Raul: É um blog de música do The Guardian, aí todo mês eles lançam uma espécie de coletânea que chama "New Music Across the Map", que são músicas de bandas novas de vários países, que aí eles fecham uma coletânea, que o usuário pode ir no site e baixar a coletânea toda ou escutar faixa por faixa que tá disponível na internet e, em setembro, a gente entrou nessa coletânea.

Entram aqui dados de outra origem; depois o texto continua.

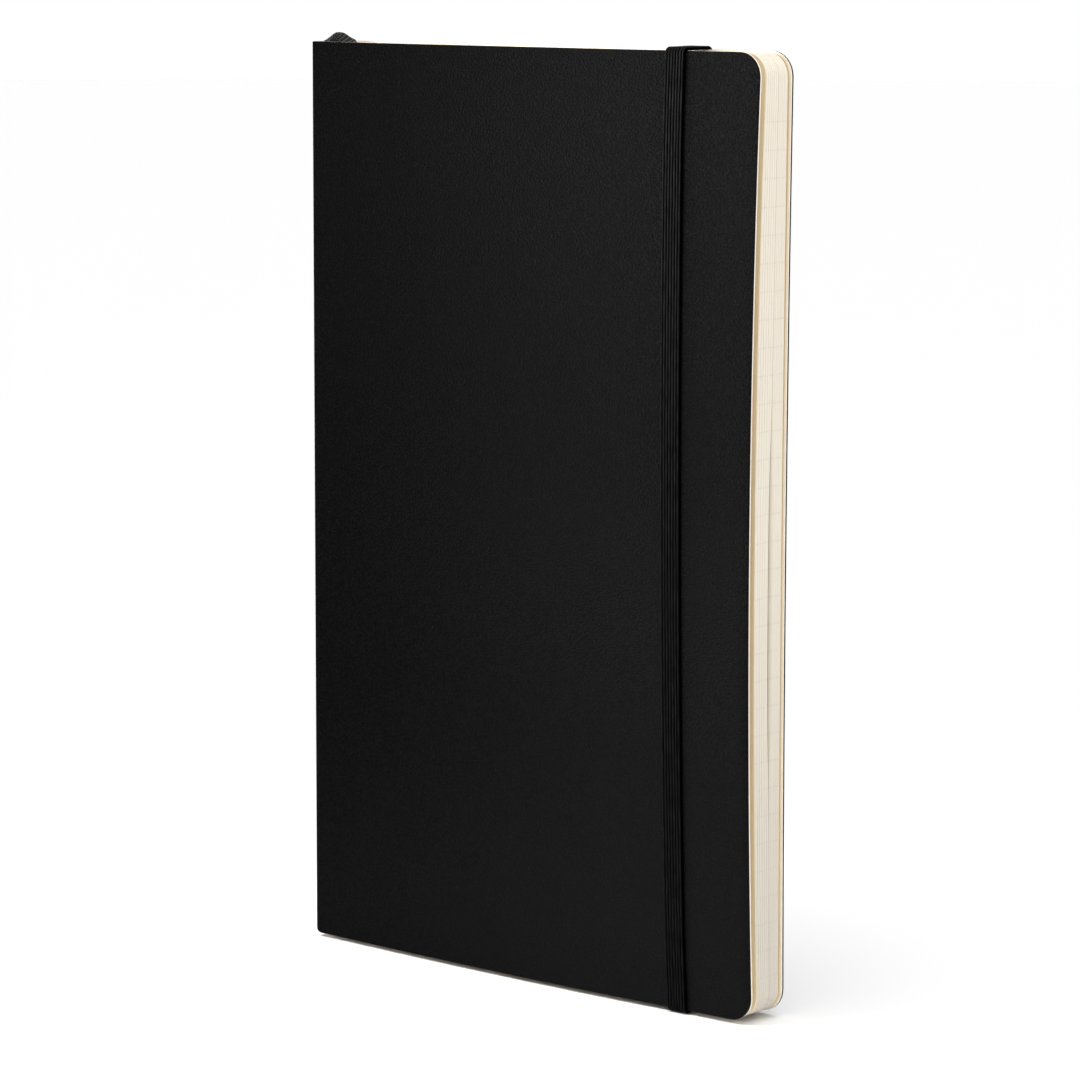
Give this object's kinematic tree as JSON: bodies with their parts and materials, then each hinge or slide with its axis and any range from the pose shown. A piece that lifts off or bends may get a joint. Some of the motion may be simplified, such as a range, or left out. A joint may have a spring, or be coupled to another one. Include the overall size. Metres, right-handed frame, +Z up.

Como foi que acharam vocês? 

Raul: Pois é, a rede, a internet isso é muito louco porque nos proporcionou algumas alegrias. A gente conseguiu mandar uma remessa de discos para o Japão. Tudo através da rede. O cara tava procurando uma música na internet, caçando bandas novas e aí achou o 4instrumental e mandou um e-mail, a gente começou a trocar ideias e o disco foi para o Japão e, na mesma semana, a gente descobriu uma resenha de um blog da Letônia. Dei a busca no google da 4instrumental e apareceu lá "ugakjahsbakein" uma coisa muito louca e 4instrumental. Aí eu, "deixa ver que parada é essa". Achei que era algum outro resultado do google, aí na hora que abre a página tem o logo do 4instrumental aí eu falei: "NÓ!!" E escrito em letão, eu nem sabia que era em letão, não entendia porcaria nenhuma, aí depois a gente foi descobrir que a parada era da Letônia, que o cara ficou sabendo através do The Guardian e daí publicou em um blog da Letônia, fazendo inclusive analogias com bandas lá da Letônia. Então isso é muito louco, o acesso, a chance de difusão do trabalho que a rede gera é uma coisa impressionante.

E se chamarem vocês para tocar no Japão?

Guedes: A gente vai fazer show até no inferno se chamar.